Exercise:
Lines containing the word "scene" should be extracted in full.
--- Start of Provided data ---
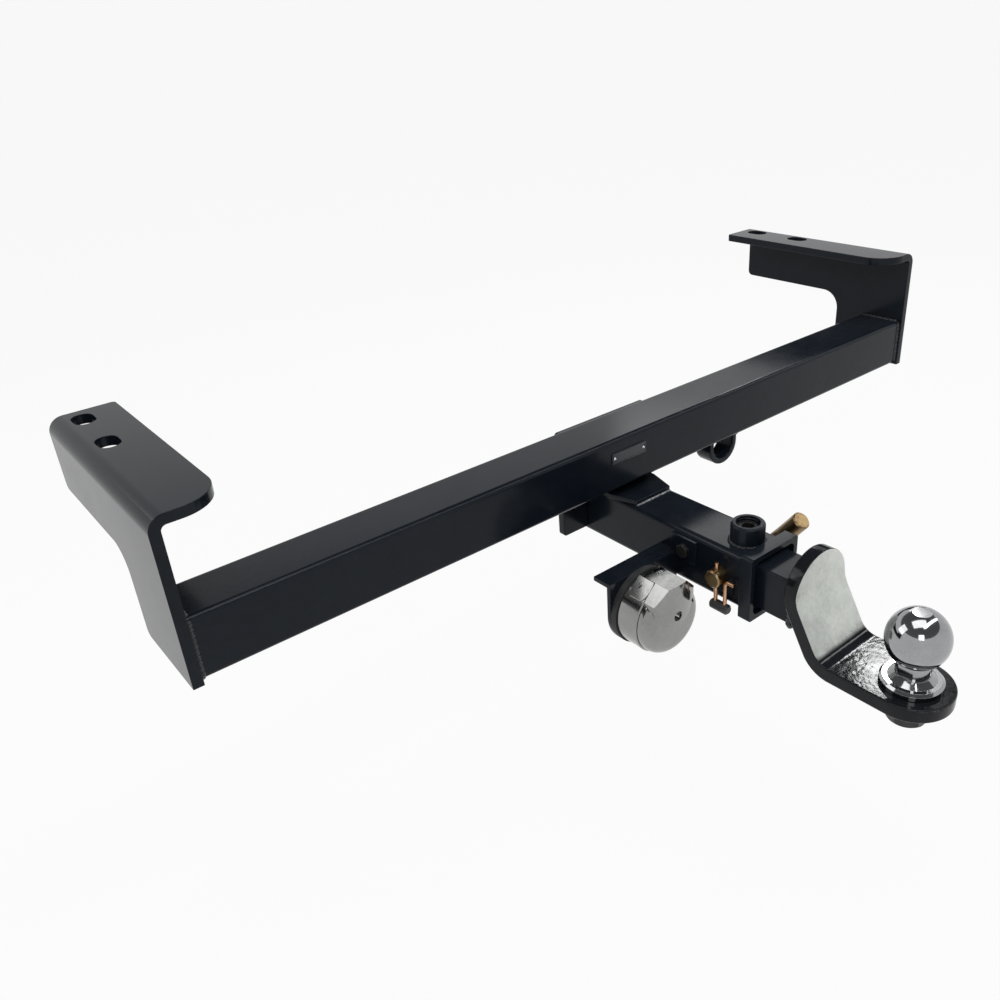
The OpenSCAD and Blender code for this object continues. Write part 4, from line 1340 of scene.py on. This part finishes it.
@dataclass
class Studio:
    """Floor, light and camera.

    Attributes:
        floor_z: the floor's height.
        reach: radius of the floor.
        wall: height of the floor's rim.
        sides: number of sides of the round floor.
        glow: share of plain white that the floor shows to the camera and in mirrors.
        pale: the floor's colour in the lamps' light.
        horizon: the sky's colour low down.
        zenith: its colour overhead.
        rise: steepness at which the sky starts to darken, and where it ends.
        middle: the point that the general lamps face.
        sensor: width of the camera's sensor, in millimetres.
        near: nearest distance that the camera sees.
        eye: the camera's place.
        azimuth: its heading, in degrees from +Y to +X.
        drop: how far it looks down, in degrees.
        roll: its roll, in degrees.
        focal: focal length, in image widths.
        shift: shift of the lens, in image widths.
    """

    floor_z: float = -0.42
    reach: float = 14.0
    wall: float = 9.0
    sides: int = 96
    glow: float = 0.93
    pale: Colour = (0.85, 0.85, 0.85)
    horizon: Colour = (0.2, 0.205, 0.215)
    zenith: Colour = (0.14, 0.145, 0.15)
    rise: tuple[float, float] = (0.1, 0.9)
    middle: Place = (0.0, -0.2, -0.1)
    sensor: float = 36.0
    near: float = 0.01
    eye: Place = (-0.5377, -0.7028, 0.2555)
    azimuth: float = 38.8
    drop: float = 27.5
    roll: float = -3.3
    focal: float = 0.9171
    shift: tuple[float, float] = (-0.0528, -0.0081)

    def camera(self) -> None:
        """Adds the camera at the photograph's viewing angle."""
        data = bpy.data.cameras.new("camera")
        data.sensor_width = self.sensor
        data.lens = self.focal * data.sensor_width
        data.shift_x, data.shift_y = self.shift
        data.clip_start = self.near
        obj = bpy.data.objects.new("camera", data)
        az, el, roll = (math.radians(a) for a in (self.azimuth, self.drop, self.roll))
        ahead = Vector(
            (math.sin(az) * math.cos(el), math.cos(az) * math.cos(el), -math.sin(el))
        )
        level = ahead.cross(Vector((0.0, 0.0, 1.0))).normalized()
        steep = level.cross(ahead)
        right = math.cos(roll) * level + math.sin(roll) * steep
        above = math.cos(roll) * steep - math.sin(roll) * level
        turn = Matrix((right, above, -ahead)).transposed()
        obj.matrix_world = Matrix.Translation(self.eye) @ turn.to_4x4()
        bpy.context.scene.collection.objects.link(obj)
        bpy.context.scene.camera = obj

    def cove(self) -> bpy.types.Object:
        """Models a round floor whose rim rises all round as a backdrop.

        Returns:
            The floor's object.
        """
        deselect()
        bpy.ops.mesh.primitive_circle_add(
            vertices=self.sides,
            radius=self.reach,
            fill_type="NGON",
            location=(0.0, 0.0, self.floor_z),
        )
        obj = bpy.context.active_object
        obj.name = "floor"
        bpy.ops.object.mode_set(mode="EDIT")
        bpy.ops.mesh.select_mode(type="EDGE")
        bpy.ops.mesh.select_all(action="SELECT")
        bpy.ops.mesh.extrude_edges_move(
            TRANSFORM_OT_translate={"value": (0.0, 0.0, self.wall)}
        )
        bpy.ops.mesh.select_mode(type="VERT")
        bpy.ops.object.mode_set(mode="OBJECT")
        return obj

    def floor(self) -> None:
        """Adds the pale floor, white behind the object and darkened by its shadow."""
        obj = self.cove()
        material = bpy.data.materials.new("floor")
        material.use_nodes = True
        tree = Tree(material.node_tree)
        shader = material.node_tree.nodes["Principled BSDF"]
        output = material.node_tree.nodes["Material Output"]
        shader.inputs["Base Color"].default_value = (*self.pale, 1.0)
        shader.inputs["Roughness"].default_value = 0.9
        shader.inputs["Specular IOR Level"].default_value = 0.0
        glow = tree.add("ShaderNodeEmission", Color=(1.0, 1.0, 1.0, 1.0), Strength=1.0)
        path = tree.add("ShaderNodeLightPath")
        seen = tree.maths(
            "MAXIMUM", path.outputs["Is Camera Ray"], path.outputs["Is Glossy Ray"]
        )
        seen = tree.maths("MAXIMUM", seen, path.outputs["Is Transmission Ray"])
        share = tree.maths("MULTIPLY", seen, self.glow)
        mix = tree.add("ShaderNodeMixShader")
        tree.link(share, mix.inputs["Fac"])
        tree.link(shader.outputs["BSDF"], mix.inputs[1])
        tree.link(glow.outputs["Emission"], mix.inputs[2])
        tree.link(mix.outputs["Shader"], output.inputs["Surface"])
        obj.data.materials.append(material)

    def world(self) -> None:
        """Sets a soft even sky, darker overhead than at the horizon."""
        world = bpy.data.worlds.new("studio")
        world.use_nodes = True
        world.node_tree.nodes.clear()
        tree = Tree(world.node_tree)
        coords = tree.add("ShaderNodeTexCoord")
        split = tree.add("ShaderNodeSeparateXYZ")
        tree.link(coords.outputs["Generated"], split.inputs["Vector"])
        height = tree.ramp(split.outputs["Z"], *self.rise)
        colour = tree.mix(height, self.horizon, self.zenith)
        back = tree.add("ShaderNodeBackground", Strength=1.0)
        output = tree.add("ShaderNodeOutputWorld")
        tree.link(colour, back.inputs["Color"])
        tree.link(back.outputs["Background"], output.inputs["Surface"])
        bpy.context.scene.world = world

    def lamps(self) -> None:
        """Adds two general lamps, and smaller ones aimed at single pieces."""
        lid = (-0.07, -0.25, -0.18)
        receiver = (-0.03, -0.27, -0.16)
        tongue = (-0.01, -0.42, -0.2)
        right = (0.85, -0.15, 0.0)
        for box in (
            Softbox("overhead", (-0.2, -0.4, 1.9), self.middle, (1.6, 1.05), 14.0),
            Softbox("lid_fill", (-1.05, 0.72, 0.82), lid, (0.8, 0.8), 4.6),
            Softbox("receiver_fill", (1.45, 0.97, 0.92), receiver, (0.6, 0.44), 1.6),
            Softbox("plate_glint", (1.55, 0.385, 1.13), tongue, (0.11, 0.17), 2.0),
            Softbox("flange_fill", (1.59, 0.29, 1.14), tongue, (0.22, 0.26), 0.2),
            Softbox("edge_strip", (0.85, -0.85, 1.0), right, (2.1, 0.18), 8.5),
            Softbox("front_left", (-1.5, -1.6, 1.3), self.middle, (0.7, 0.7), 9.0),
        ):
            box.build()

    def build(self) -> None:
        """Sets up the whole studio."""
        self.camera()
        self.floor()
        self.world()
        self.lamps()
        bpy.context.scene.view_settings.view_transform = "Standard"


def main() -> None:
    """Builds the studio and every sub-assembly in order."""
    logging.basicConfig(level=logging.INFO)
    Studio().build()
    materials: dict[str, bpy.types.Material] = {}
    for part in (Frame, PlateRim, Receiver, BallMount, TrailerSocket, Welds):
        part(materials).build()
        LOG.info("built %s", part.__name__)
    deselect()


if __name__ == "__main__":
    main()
--- End of Provided data ---
Expected output:
The OpenSCAD and Blender code for this object continues. Write part 4, from line 1340 of scene.py on. This part finishes it.
        bpy.context.scene.collection.objects.link(obj)
        bpy.context.scene.camera = obj
        bpy.context.scene.world = world
        bpy.context.scene.view_settings.view_transform = "Standard"